In the chemical industry, large quantities of energy are needed for processes like distillation and synthesis, particularly in the production of plastics and fertilizers. Similarly, the aluminum industry requires substantial electrical energy for electrolysis, the process of extracting aluminum from bauxite. These industries not only consume more energy but also face unique challenges in managing and optimizing their energy use. Understanding the energy demands of these industries helps engineers find solutions to reduce costs and improve efficiency.
Energy-Intensive Manufacturing Processes
Energy consumption in manufacturing is closely tied to specific processes that demand high amounts of heat or power. For example, smelting and refining metals require extreme heat, which can only be achieved through large-scale energy use. In the steel industry, blast furnaces operate at temperatures over 1,500°C, consuming both coal and electricity to process iron ore into molten steel. Similarly, the cement industry relies on high-temperature kilns to turn limestone into clinker, the key ingredient in cement, making this a highly energy-dependent process.
Another energy-intensive process is electrolysis, used in industries like aluminum production. Electrolysis is crucial for extracting metals from their ores, and it consumes vast amounts of electrical energy. In aluminum manufacturing, electrolysis uses as much as 14,000 kWh per ton of aluminum produced. The high energy demand in these processes stems from the physical and chemical transformations involved, which require sustained energy input to achieve the necessary reactions.
Additionally, chemical manufacturing, particularly in producing petrochemicals, fertilizers, and plastics, also ranks high in energy consumption. These processes often involve complex distillation, cracking, and polymerization steps that need both heat and power. Given the scale of production, even small inefficiencies in these processes can result in significant energy waste, making it crucial for manufacturers to optimize their energy use in these areas.

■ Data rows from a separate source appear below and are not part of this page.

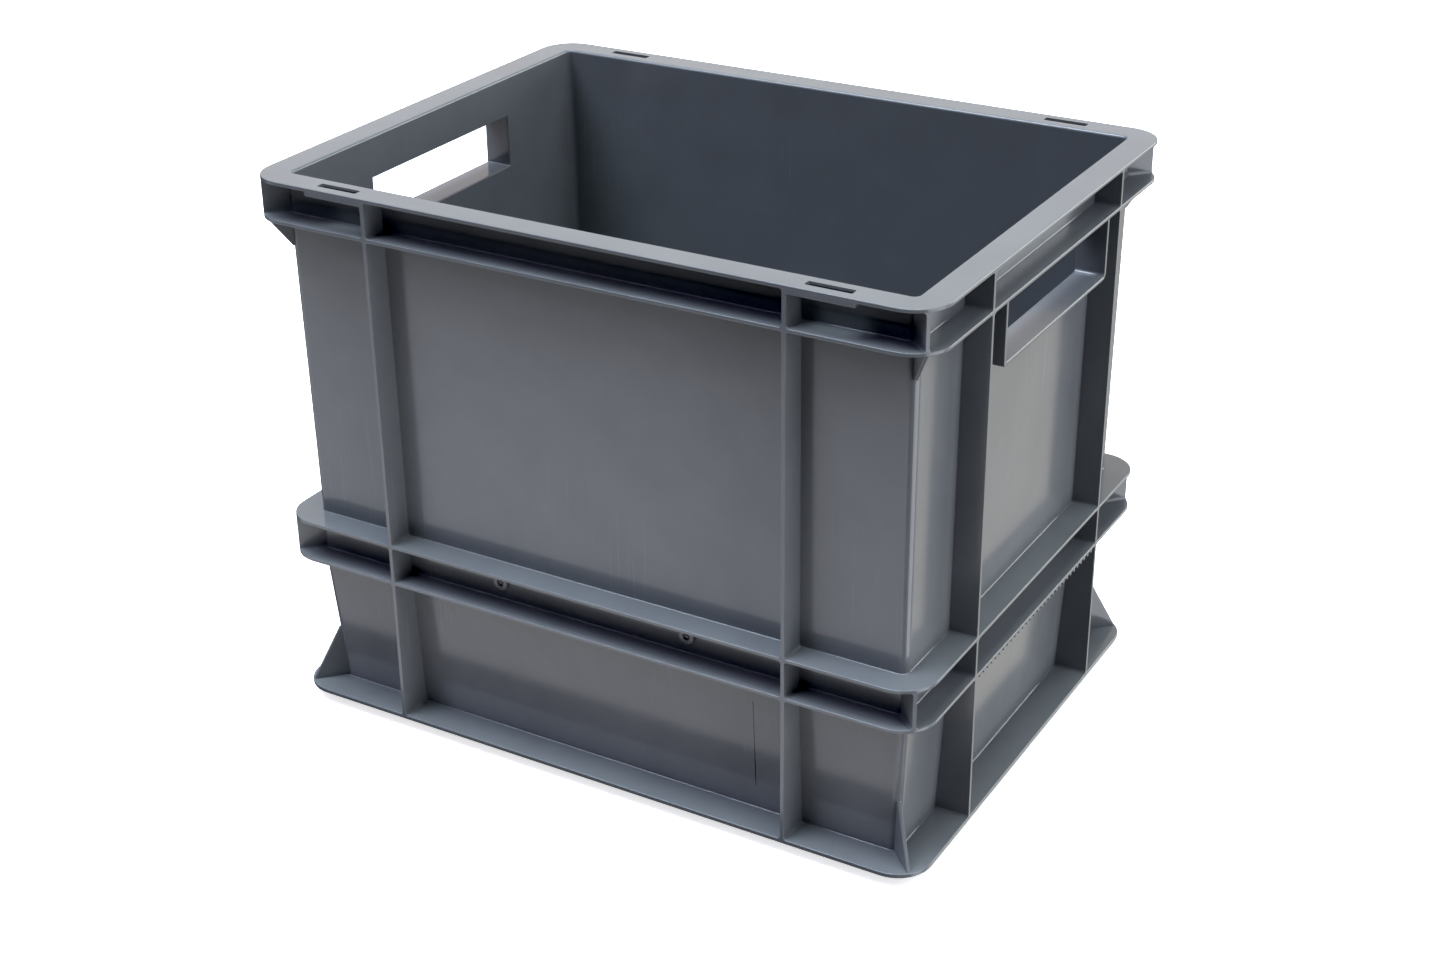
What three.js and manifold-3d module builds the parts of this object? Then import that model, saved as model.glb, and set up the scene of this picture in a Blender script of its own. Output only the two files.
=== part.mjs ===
// Stacking crate with two flanged bands, plain walls and a hand hole in each short side.
// Millimetres, +Z up. The origin is the centre of the underside of the stacking foot.
import * as THREE from "three";
import { mergeVertices } from "three/addons/utils/BufferGeometryUtils.js";
import Module from "manifold-3d";

// Outside size
const LENGTH = 400;
const WIDTH = 300;
const HEIGHT = 320;

// Levels, from the foot up
const FLOOR_UNDER = 2;
const FLOOR_TOP = 4.5;
const BASE_UNDER = 7;
const BASE_TOP = 9.5;
const MID_LOW_UNDER = 94.5;
const MID_LOW_TOP = 96.5;
const MID_HIGH_UNDER = 117.5;
const MID_HIGH_TOP = 119.5;
const TOP_LOW_UNDER = 296.5;
const TOP_LOW_TOP = 298.5;
const RIM_UNDER = 318;

// Wall faces, as the distance in from the outside size
const OUT_TOP = 14.5;
const OUT_ABOVE_MID = 15.5;
const OUT_MID = 15;
const OUT_BELOW_MID = 14.8;
const OUT_BASE = 19.5;
const IN_TOP = 17;
const IN_MID = 17.9;
const IN_BASE = 21.5;

// Corners
const FLANGE_RADIUS = 20;
const WALL_RADIUS = 5;
const INNER_RADIUS = 3;
const PANEL_END = 25;

// Where the slanting corner plates end, along X
const SPIKE_REACH = 194.05;

// How deep a plate's root sits in the wall that it grows from
const RIB_BITE = 1;
const PLATE_BITE = 2.5;
const GUSSET_BITE = 2.2;
const GUSSET_TIP = 0.8;

// Ribs and gussets
const RIB = 2;
const RIB_AT_LONG = 123;
const RIB_AT_SHORT = 83;
const GUSSET_TOP_OF_BASE = 42;
const GUSSET_FOOT_OF_TOP = 279;

// Hand holes; one lower corner is rounded and the other is nearly square
const HOLE_HALF = 65;
const HOLE_BOTTOM = 265;
const COLLAR = 2;
const HOLE_RADIUS = 2;
const COLLAR_RADIUS = 4;
const SQUARE_RADIUS = 0.6;

// Rim slots and the pads under them
const SLOT_LENGTH = 25;
const SLOT_WIDTH = 4.8;
const SLOT_RADIUS = 0.8;
const SLOT_X = 143.2;
const SLOT_Y = 142;
const PAD_END = 160;
const PAD_UNDER = 315.5;
const PAD_BITE = 1;

// Teeth under the mid band on the short sides, and the bosses in its channel
const TOOTH_PITCH = 5.1;
const TOOTH_SIDE_COUNT = 15;
const TOOTH_WIDTH = 2.2;
const TOOTH_DROP = 1.6;
const TOOTH_DEPTH = 1.4;
const TOOTH_BITE = 1.5;
const BOSS_X = 59;
const BOSS_Z = 107;
const BOSS_RADIUS = 4.5;
const BOSS_HOLE = 2;
const BOSS_DEPTH = 2;
const BOSS_BITE = 1;
const BOSS_HOLE_DEPTH = 1.5;
const ROUND_SIDES = 20;

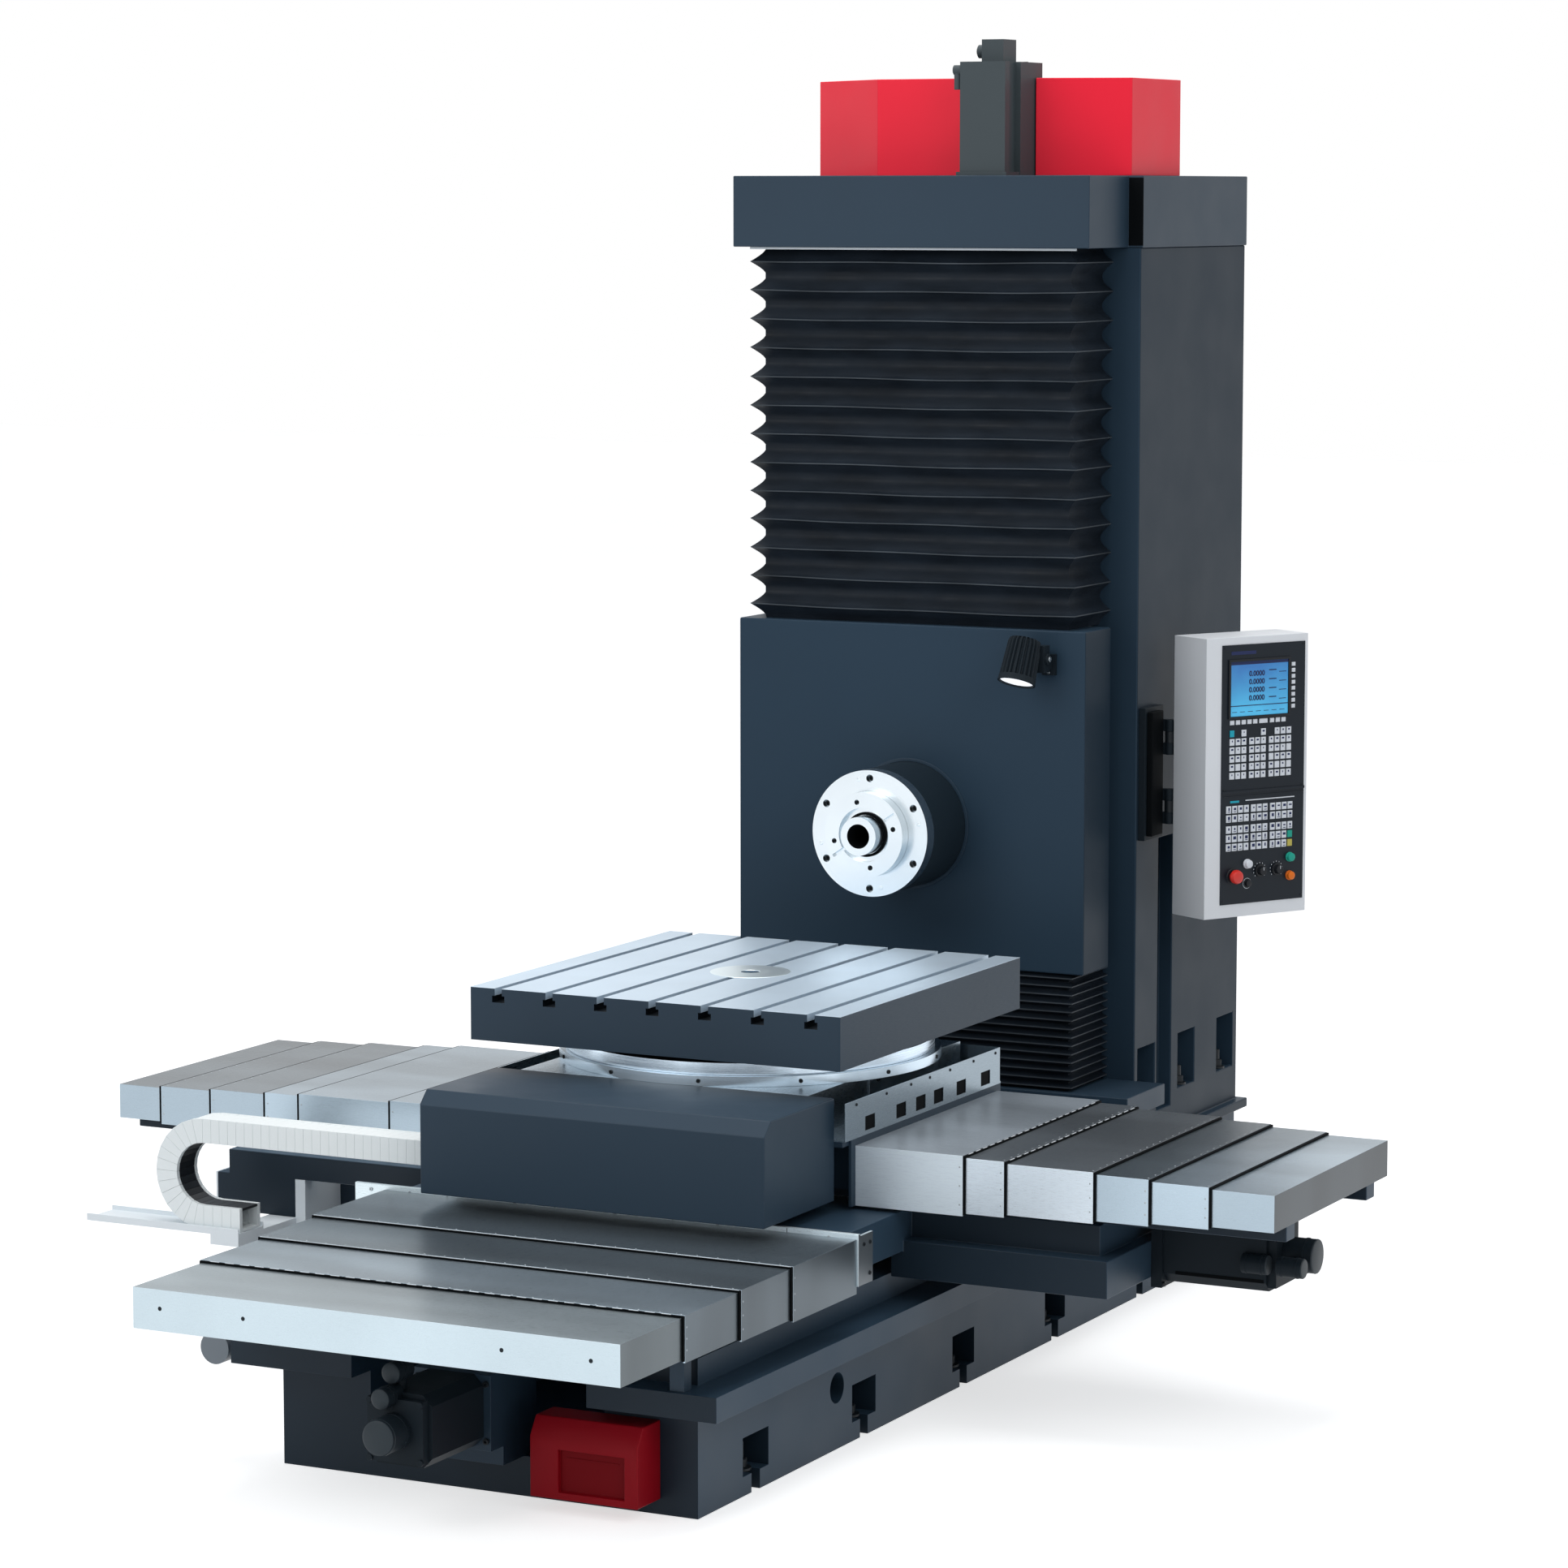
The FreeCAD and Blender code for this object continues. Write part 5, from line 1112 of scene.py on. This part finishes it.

Managing Energy Consumption in Steel and Metal Industries
The steel and metal industries are among the largest energy consumers in the manufacturing sector, but they also face significant pressure to reduce their environmental impact. Managing energy consumption effectively in these industries is not just about cutting costs—it’s about improving overall sustainability. Engineers in these fields must focus on optimizing processes to reduce energy waste while maintaining production output.
One of the primary methods for managing energy in steel production is through the use of more energy-efficient technologies, such as electric arc furnaces (EAFs). EAFs are increasingly replacing traditional blast furnaces because they consume less energy by recycling scrap steel rather than producing new steel from iron ore. This shift not only reduces energy use but also lowers carbon emissions, making steel production more sustainable.
Another strategy involves using waste heat recovery systems. In many steel and metal plants, excess heat from furnaces or kilns is often released into the atmosphere. By capturing and reusing this waste heat, manufacturers can reduce overall energy consumption and use the recovered heat for other parts of the production process, such as preheating raw materials or generating electricity.
Additionally, implementing real-time energy monitoring systems helps metal industries track energy consumption and identify areas where efficiency can be improved. By continuously monitoring energy use, manufacturers can make informed decisions to optimize production processes, reduce waste, and lower operational costs.
Reducing Energy Costs in Chemical Manufacturing
Chemical manufacturing is another industry where energy consumption plays a significant role in production costs. The energy-intensive processes involved in producing chemicals, such as distillation, cracking, and polymerization, require large amounts of heat and electricity. For example, distillation, which is used to separate chemical compounds, can consume up to 40% of a chemical plant’s total energy.
To reduce energy costs, chemical manufacturers are increasingly investing in energy-efficient technologies and processes. One approach is using advanced distillation techniques, such as heat-integrated distillation, which reduces the amount of heat needed by recycling energy within the system. This not only cuts down on energy use but also improves the overall efficiency of the distillation process.
Another way chemical manufacturers reduce energy costs is by implementing combined heat and power (CHP) systems. CHP systems generate electricity and capture the heat that would normally be wasted, using it to power other processes within the plant. This increases overall energy efficiency and helps lower energy bills, making it an attractive solution for energy-intensive operations.
Furthermore, chemical manufacturers are adopting renewable energy sources to supplement their energy needs. Solar panels, wind turbines, and bioenergy are increasingly being integrated into chemical plants, reducing reliance on fossil fuels and cutting energy costs over the long term. By leveraging both energy-efficient technologies and renewable energy, chemical manufacturers can reduce their energy footprint while improving profitability.
Innovations in Energy Efficiency for Heavy Industries
Innovation in energy efficiency is rapidly transforming heavy industries, helping them reduce energy consumption while maintaining production output. One of the most promising innovations is the use of smart manufacturing technologies. Smart sensors and advanced data analytics allow manufacturers to monitor energy use in real-time, identify inefficiencies, and make immediate adjustments to optimize energy consumption.
For example, predictive maintenance systems use data from equipment sensors to predict when machinery will need maintenance before it breaks down. This prevents energy waste caused by malfunctioning machines and minimizes unplanned downtime. Another innovation is the use of digital twins, which are virtual replicas of physical systems. These digital models allow manufacturers to simulate production processes and identify ways to reduce energy use before implementing changes in the real world.
In addition to smart technologies, advances in material science are also contributing to greater energy efficiency in heavy industries. New materials with higher thermal efficiency are being developed, which require less energy to process or manufacture. These materials can be used in everything from insulation for high-temperature furnaces to more energy-efficient components for industrial machinery.
Renewable energy integration is another key innovation. Many heavy industries are exploring ways to incorporate solar, wind, and other renewable energy sources into their operations. This not only reduces their dependence on traditional energy sources but also helps lower their carbon footprint. These innovations, when combined, are helping heavy industries manage their energy demands more effectively while improving sustainability and profitability.
Conclusion
Managing high-energy demands in manufacturing is a complex challenge, especially for industries like steel, chemicals, and metals. However, through the adoption of energy-efficient technologies, real-time monitoring systems, and innovative processes, manufacturers can reduce energy consumption, lower costs, and enhance sustainability. For new engineers entering the industry, understanding the energy needs of these sectors and finding ways to optimize energy use will be key to driving future success in manufacturing.